Mixed media (sand, glass, one twisted lightning rod), September 2005

The Gigit Midrashim

A recent example of our collaboration is the creation of the gigit, the legendary barrel of a mountain at Sinai which would have imprisoned Israel forever had we not agreed to accept the Torah. My material was a large broken blue glass vase waiting for the lead role as gigit. I placed it on top of a framed abstract mountainous landscape that would be the Sinai desert, and then I was stuck. Elisheva, help! She redirected me with a single comment, "The glassed-in landscape as the base is competing with the glass vase as gigit. You need something of natural material… clay or papier mâché, earth." Later on I went out on the porch where my eyes lit on the sand cast of my open hands that I had recently made in an Israel Museum workshop. I set the blue glass gigit on my sculptured hands and a new relationship came into being. My hands became Israel trapped under the gigit which now looked like a transparent pregnant mountain. A Midrash tells how the Israelite men brought their pregnant and nursing wives to Sinai.
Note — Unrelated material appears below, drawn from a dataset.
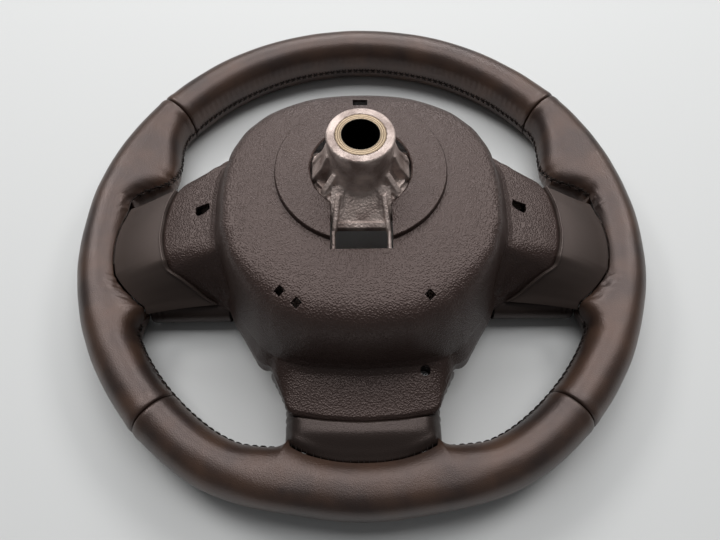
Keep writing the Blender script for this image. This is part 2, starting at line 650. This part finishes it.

God made their bellies transparent like glass so God could speak to the babies in utero: "I want to give the Torah to your elders but you will have to guarantee that they will keep it." In another version the gigit/mountain becomes transparent like an aspaklaria which means both window and mirror. This enables Israel to confront the transcendent God (through a window) and also to experience God immanent, within themselves (through a mirror). In my work the glass vase fuses both midrashim as a transparent belly or a transparent mountain/gigit. It was Elisheva's comment that sparked my process.